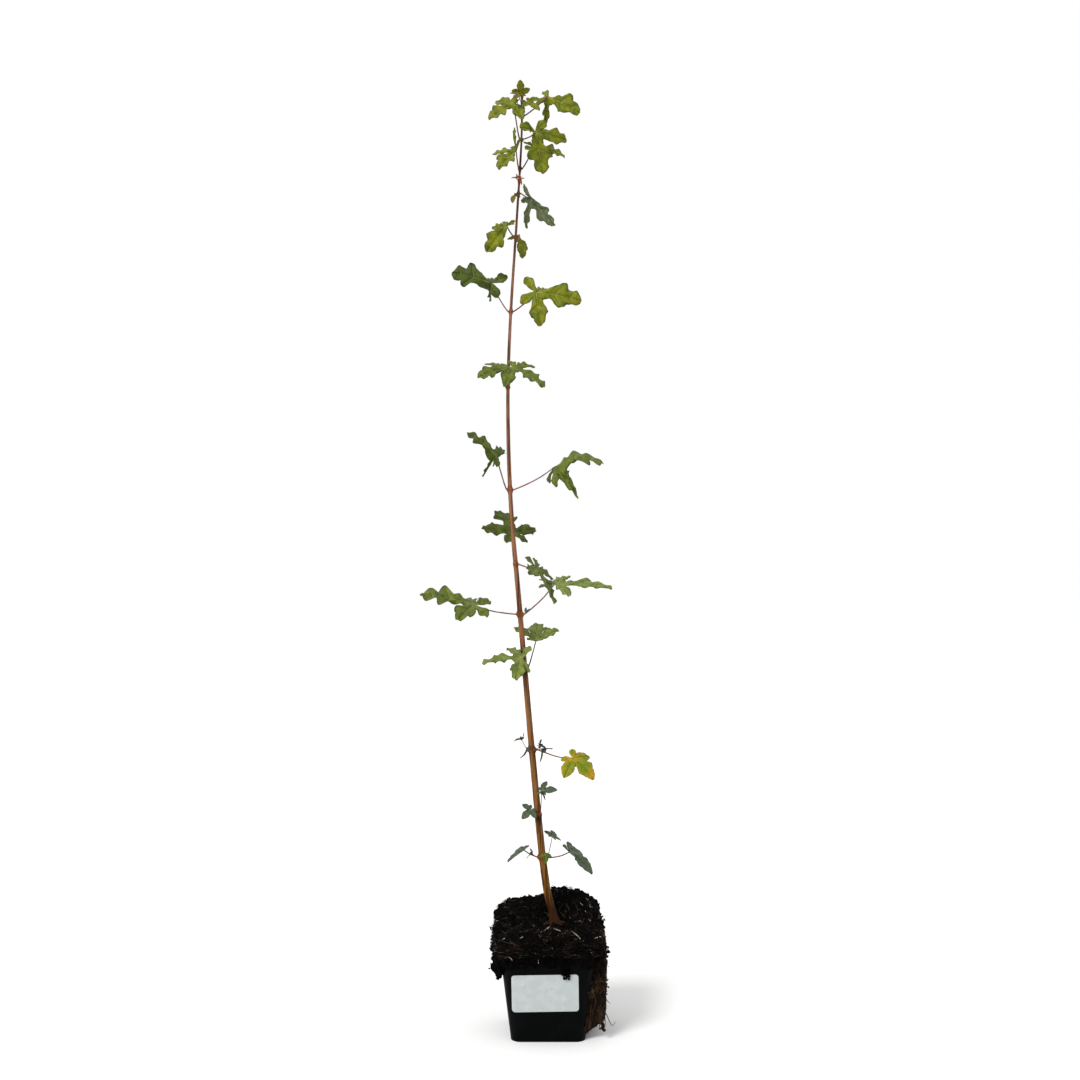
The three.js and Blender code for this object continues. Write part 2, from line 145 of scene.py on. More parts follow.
floor_material, floor_tree, floor_shader = new_material("white_studio_floor", 0.9, 0.1)
finish(floor_tree, floor_shader, mixed(floor_tree, pattern(floor_tree, 2.0), "#e3e3e3", "#e6e6e5"))
floor_mesh = bpy.data.meshes.new("floor")
corners = [(-FLOOR_HALF, -FLOOR_HALF, 0), (FLOOR_HALF, -FLOOR_HALF, 0)]
corners += [(FLOOR_HALF, FLOOR_HALF, 0), (-FLOOR_HALF, FLOOR_HALF, 0)]
floor_mesh.from_pydata(corners, [], [(0, 1, 2, 3)])
floor_mesh.materials.append(floor_material)
floor = bpy.data.objects.new("floor", floor_mesh)
bpy.context.scene.collection.objects.link(floor)

# %% The light
SKY_LIGHT = 1.0
KEY_LIGHT, KEY_SPREAD = 2.4, 22
KEY_TURN = (48, 0, -38)

world = bpy.data.worlds.new("studio")
world.use_nodes = True
world.node_tree.nodes["Background"].inputs["Color"].default_value = linear("#ffffff")
world.node_tree.nodes["Background"].inputs["Strength"].default_value = SKY_LIGHT
bpy.context.scene.world = world

key_data = bpy.data.lights.new("key_light", "SUN")
key_data.energy = KEY_LIGHT
key_data.angle = math.radians(KEY_SPREAD)
key = bpy.data.objects.new("key_light", key_data)
key.rotation_euler = [math.radians(turn) for turn in KEY_TURN]
bpy.context.scene.collection.objects.link(key)
print("sky", SKY_LIGHT, "and key", KEY_LIGHT)

# %% [markdown]
# ## Surfaces from arrays
# A surface is a grid of points, worked out as one array, and its faces join each point to the next in the row
# and in the next row. Where grids share an edge, points at one place are merged. All sizes below are in
# millimetres, as on a drawing, and become metres when the mesh is made.

# %% Grids and meshes
MM = 0.001
# Points that agree to so many decimals of a millimetre are one, and no vector counts as shorter than this
MERGE_DIGITS, SHORTEST = 4, 1e-9


def grid_faces(rows, columns, ring=False):
    """The quads of a grid of points stored row by row. A ring also joins the last column to the first."""
    across = columns if ring else columns - 1
    row, column = np.meshgrid(np.arange(rows - 1), np.arange(across), indexing="ij")
    beside = (column + 1) % columns
    quads = [row * columns + column, row * columns + beside]
    quads += [(row + 1) * columns + beside, (row + 1) * columns + column]
    return np.stack(quads, -1).reshape(-1, 4)


def unit(vectors):
    """Vectors divided by their lengths."""
    return vectors / np.maximum(np.linalg.norm(vectors, axis=-1, keepdims=True), SHORTEST)


def merged(points, faces):
    """Makes points at one place one point. Gives the points, the faces, and each kept point's old number."""
    places = np.round(points, MERGE_DIGITS)
    _, kept, number = np.unique(places, axis=0, return_index=True, return_inverse=True)
    return points[kept], number.reshape(-1)[faces], kept


def make_piece(name, points, faces, material, replaced=(), marks=None, smooth=True):
    """Puts points, in millimetres, and faces into a mesh that rides on the plant, and gives it its finish. A
    quad that has lost a corner in merging becomes a triangle, and one that has lost two is left out."""
    same = faces == np.roll(faces, -1, 1)
    whole, worn = same.sum(1) == 0, same.sum(1) == 1
    corners = faces[worn][~same[worn]].reshape(-1, faces.shape[1] - 1)
    shapes = faces[whole].tolist() + (corners.tolist() if faces.shape[1] == 4 else [])
    mesh = bpy.data.meshes.new(name)
    mesh.from_pydata((points * MM).tolist(), [], shapes)
    mesh.polygons.foreach_set("use_smooth", np.full(len(mesh.polygons), smooth))
    mesh.materials.append(material)
    for label, values in (marks or {}).items():
        layer = mesh.attributes.new(label, "FLOAT", "POINT")
        layer.data.foreach_set("value", np.asarray(values, np.float32))
    mesh.update()
    piece = bpy.data.objects.new(name, mesh)
    bpy.context.scene.collection.objects.link(piece)
    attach(piece, "root")
    if replaced:
        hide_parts(*replaced)
    return piece


# %% Curves, tubes and noise
def through(places, shares):
    """A smooth curve through a row of places. Each span is a cubic whose slopes at its ends are weighed by
    the square roots of the distances to the places beside it. Shares run from 0 to 1, evenly over the
    spans."""
    places = np.asarray(places, float)
    ends = np.vstack([2 * places[0] - places[1], places, 2 * places[-1] - places[-2]])
    at = np.clip(np.asarray(shares, float), 0, 1) * (len(places) - 1)
    span = np.minimum(at.astype(int), len(places) - 2)
    t = (at - span)[:, None]
    a, b, c, d = (ends[span + k] for k in range(4))
    ab, bc, cd = (np.sqrt(np.linalg.norm(q - p, axis=1, keepdims=True)) for p, q in ((a, b), (b, c), (c, d)))
    slope_b = ((b - a) / ab - (c - a) / (ab + bc) + (c - b) / bc) * bc
    slope_c = ((c - b) / bc - (d - b) / (bc + cd) + (d - c) / cd) * bc
    cubic = (2 * b - 2 * c + slope_b + slope_c) * t**3 + (3 * c - 3 * b - 2 * slope_b - slope_c) * t**2
    return cubic + slope_b * t + b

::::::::

■ GOAL ■
Reproduce the full listing exactly.

■ TASK OUTPUT ■
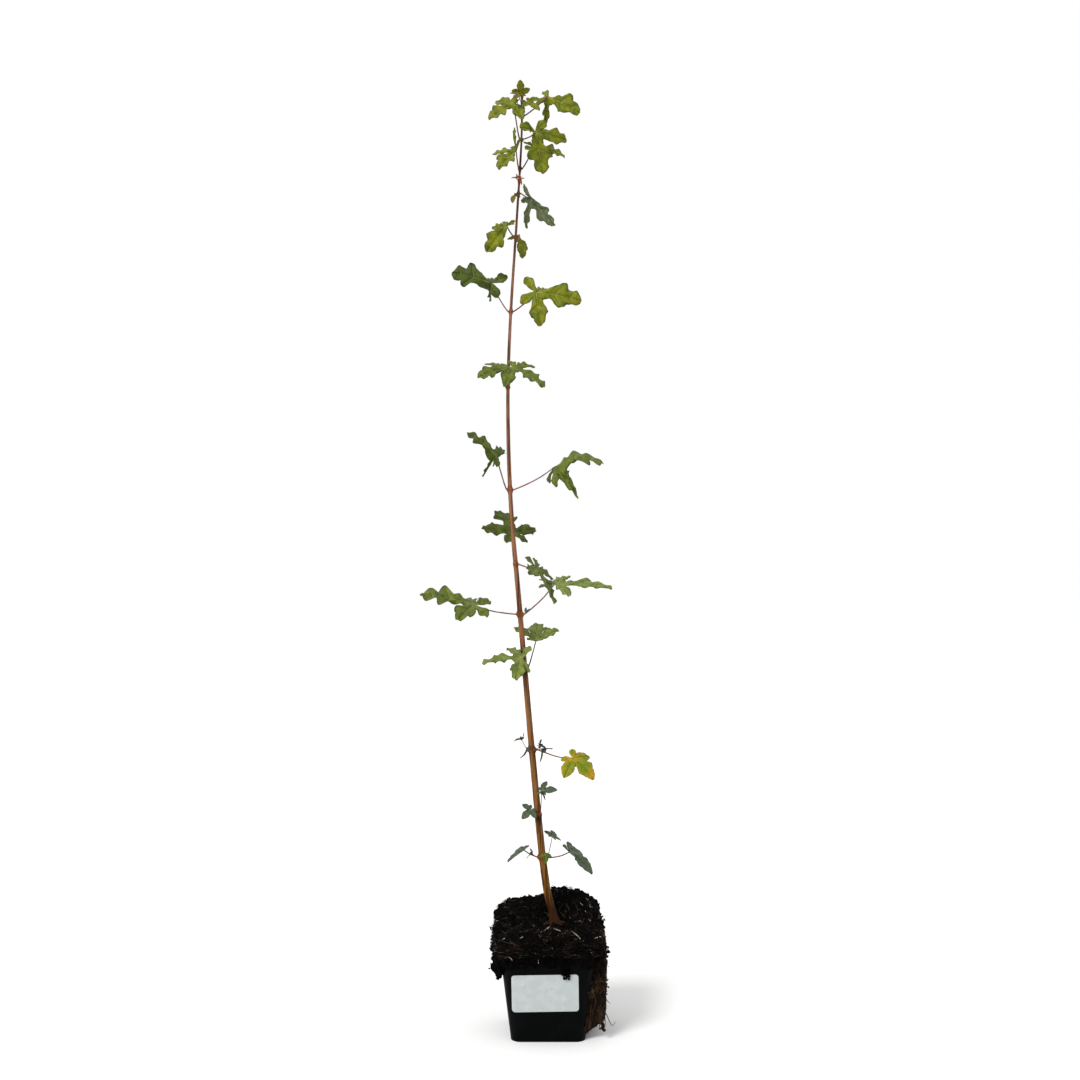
The three.js and Blender code for this object continues. Write part 2, from line 145 of scene.py on. More parts follow.
floor_material, floor_tree, floor_shader = new_material("white_studio_floor", 0.9, 0.1)
finish(floor_tree, floor_shader, mixed(floor_tree, pattern(floor_tree, 2.0), "#e3e3e3", "#e6e6e5"))
floor_mesh = bpy.data.meshes.new("floor")
corners = [(-FLOOR_HALF, -FLOOR_HALF, 0), (FLOOR_HALF, -FLOOR_HALF, 0)]
corners += [(FLOOR_HALF, FLOOR_HALF, 0), (-FLOOR_HALF, FLOOR_HALF, 0)]
floor_mesh.from_pydata(corners, [], [(0, 1, 2, 3)])
floor_mesh.materials.append(floor_material)
floor = bpy.data.objects.new("floor", floor_mesh)
bpy.context.scene.collection.objects.link(floor)

# %% The light
SKY_LIGHT = 1.0
KEY_LIGHT, KEY_SPREAD = 2.4, 22
KEY_TURN = (48, 0, -38)

world = bpy.data.worlds.new("studio")
world.use_nodes = True
world.node_tree.nodes["Background"].inputs["Color"].default_value = linear("#ffffff")
world.node_tree.nodes["Background"].inputs["Strength"].default_value = SKY_LIGHT
bpy.context.scene.world = world

key_data = bpy.data.lights.new("key_light", "SUN")
key_data.energy = KEY_LIGHT
key_data.angle = math.radians(KEY_SPREAD)
key = bpy.data.objects.new("key_light", key_data)
key.rotation_euler = [math.radians(turn) for turn in KEY_TURN]
bpy.context.scene.collection.objects.link(key)
print("sky", SKY_LIGHT, "and key", KEY_LIGHT)

# %% [markdown]
# ## Surfaces from arrays
# A surface is a grid of points, worked out as one array, and its faces join each point to the next in the row
# and in the next row. Where grids share an edge, points at one place are merged. All sizes below are in
# millimetres, as on a drawing, and become metres when the mesh is made.

# %% Grids and meshes
MM = 0.001
# Points that agree to so many decimals of a millimetre are one, and no vector counts as shorter than this
MERGE_DIGITS, SHORTEST = 4, 1e-9


def grid_faces(rows, columns, ring=False):
    """The quads of a grid of points stored row by row. A ring also joins the last column to the first."""
    across = columns if ring else columns - 1
    row, column = np.meshgrid(np.arange(rows - 1), np.arange(across), indexing="ij")
    beside = (column + 1) % columns
    quads = [row * columns + column, row * columns + beside]
    quads += [(row + 1) * columns + beside, (row + 1) * columns + column]
    return np.stack(quads, -1).reshape(-1, 4)


def unit(vectors):
    """Vectors divided by their lengths."""
    return vectors / np.maximum(np.linalg.norm(vectors, axis=-1, keepdims=True), SHORTEST)


def merged(points, faces):
    """Makes points at one place one point. Gives the points, the faces, and each kept point's old number."""
    places = np.round(points, MERGE_DIGITS)
    _, kept, number = np.unique(places, axis=0, return_index=True, return_inverse=True)
    return points[kept], number.reshape(-1)[faces], kept


def make_piece(name, points, faces, material, replaced=(), marks=None, smooth=True):
    """Puts points, in millimetres, and faces into a mesh that rides on the plant, and gives it its finish. A
    quad that has lost a corner in merging becomes a triangle, and one that has lost two is left out."""
    same = faces == np.roll(faces, -1, 1)
    whole, worn = same.sum(1) == 0, same.sum(1) == 1
    corners = faces[worn][~same[worn]].reshape(-1, faces.shape[1] - 1)
    shapes = faces[whole].tolist() + (corners.tolist() if faces.shape[1] == 4 else [])
    mesh = bpy.data.meshes.new(name)
    mesh.from_pydata((points * MM).tolist(), [], shapes)
    mesh.polygons.foreach_set("use_smooth", np.full(len(mesh.polygons), smooth))
    mesh.materials.append(material)
    for label, values in (marks or {}).items():
        layer = mesh.attributes.new(label, "FLOAT", "POINT")
        layer.data.foreach_set("value", np.asarray(values, np.float32))
    mesh.update()
    piece = bpy.data.objects.new(name, mesh)
    bpy.context.scene.collection.objects.link(piece)
    attach(piece, "root")
    if replaced:
        hide_parts(*replaced)
    return piece


# %% Curves, tubes and noise
def through(places, shares):
    """A smooth curve through a row of places. Each span is a cubic whose slopes at its ends are weighed by
    the square roots of the distances to the places beside it. Shares run from 0 to 1, evenly over the
    spans."""
    places = np.asarray(places, float)
    ends = np.vstack([2 * places[0] - places[1], places, 2 * places[-1] - places[-2]])
    at = np.clip(np.asarray(shares, float), 0, 1) * (len(places) - 1)
    span = np.minimum(at.astype(int), len(places) - 2)
    t = (at - span)[:, None]
    a, b, c, d = (ends[span + k] for k in range(4))
    ab, bc, cd = (np.sqrt(np.linalg.norm(q - p, axis=1, keepdims=True)) for p, q in ((a, b), (b, c), (c, d)))
    slope_b = ((b - a) / ab - (c - a) / (ab + bc) + (c - b) / bc) * bc
    slope_c = ((c - b) / bc - (d - b) / (bc + cd) + (d - c) / cd) * bc
    cubic = (2 * b - 2 * c + slope_b + slope_c) * t**3 + (3 * c - 3 * b - 2 * slope_b - slope_c) * t**2
    return cubic + slope_b * t + b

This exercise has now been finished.